We start by establishing basic inequality:

\[f(x_{t+1}) - f(x) \le \frac{L}{2}(\|x - x_t\|_2^2 - \|x - x_{t+1}\|_2^2) - g(x,x_t),\]

where \(\def\sm{\text{sm}}\def\ns{\text{ns}}g(x,x_t) \triangleq f_{\sm}(x) - f_{\sm}(x_t) - \langle\partial f_{\sm}(x_t),x-x_t\rangle\). Define

\[\tilde{f}_t(x) \triangleq f_{\sm}(x_t) + \langle\partial f_{\sm}(x_t),x - x_t\rangle + \frac{L}{2}\|x - x_t\|_2^2 + f_{\ns}(x)\]

We note that \(g\) is the difference between \(f_{\sm}(x)\) and the value at \(x\) of the linearization of \(f_{\sm}\) at \(x_{t+1}\). It is not hard to check that \(x_{t+1} = \argmin_x\tilde{f}_t(x)\), and that \(\tilde{f}_t\) majorize \(f\). The latter is a consequence of the \(L\)-strong smoothness of \(f_{\sm}\). We note that \(\tilde{f}_t\) is \(L\)-strongly convex, so

\[\begin{aligned} \tilde{f}_t(x) &\ge \tilde{f}_t(x_{t+1}) + \frac{L}{2}\|x - x_{t+1}\|_2^2 \\ &\ge f(x_{t+1}) + \frac{L}{2}\|x - x_{t+1}\|_2^2, \end{aligned}\]

where we recalled \(x_{t+1}\) minimizes \(\tilde{f}_t\) in the first step and \(\tilde{f}_t\) majorizes \(f\) in the second step. We recognize the left side as

\[\tilde{f}_t(x) = f(x) - g(x,x_t) + \frac{L}{2}\|x - x_t\|_2^2\]

and rearrange to obtain the basic inequality.

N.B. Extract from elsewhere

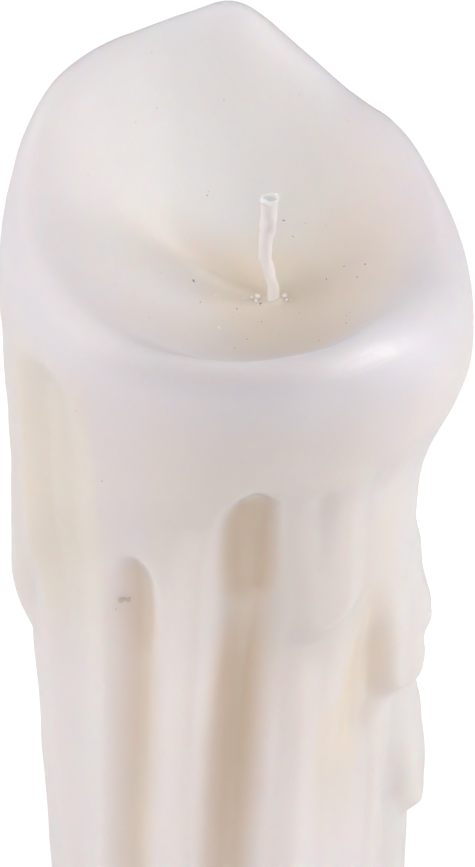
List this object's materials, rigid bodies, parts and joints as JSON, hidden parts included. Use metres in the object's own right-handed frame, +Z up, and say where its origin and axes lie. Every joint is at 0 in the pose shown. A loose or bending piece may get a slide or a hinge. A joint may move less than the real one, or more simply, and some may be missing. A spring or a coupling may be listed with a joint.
{
  "type": "melted candle",
  "caption": "Melted pillar candle: an ivory wax column with a dished melt bowl round a short bent wick, a rim higher at the back, and drips and grooves of run wax down its sides.",
  "frame": {"origin": "on the floor plane, at the middle of the candle's plan", "axes": "+Z up the candle, -Y towards the front, where the rim is low and two deep grooves run down, and +X to the right"},
  "size_m": [0.0866, 0.0836, 0.2282],
  "materials": {
    "wax": "satin translucent paraffin, cool ivory on its skin and warmer in the hollows, with soot specks in the melt bowl",
    "wick": "braided cotton soaked in wax, pale and unburnt, with a ragged flat-cut end",
    "tab": "tinned sheet steel, dull and slightly mottled"
  },
  "bodies": {
    "root": {"wax_body": "wax", "wick": "wick", "wick_tab": "tab"}
  },
  "joints": []
}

It remains to show the proximal gradient method converges linearly. Letting \(x = x_*\) in the basic inequality, we have

\[\begin{aligned} f(x_{t+1}) - f(x_*) &\le \frac{L}{2}(\|x_* - x_t\|_2^2 - \|x_* - x_{t+1}\|_2^2) - g(x_*,x_t) \\ &\ge \frac{L-\mu}{2}\|x_* - x_t\|_2^2 - \frac{L}{2}\|x_* - x_{t+1}\|_2^2, \end{aligned}\]

where we appealed to the strong convexity of \(f_{\sm}\) in the second step. We recognize \(f(x_{t+1}) - f(x_*) \ge 0\) and rearrange to obtain

\[\|x_t - x_*\|_2^2 \le (1 - \frac{\mu}{L})\|x_{t-1} - x_*\|_2^2.\]

We iterate this inequality over the first \(T-1\) iterations to obtain the stated result.

Posted on February 09, 2021 from San Francisco, CA.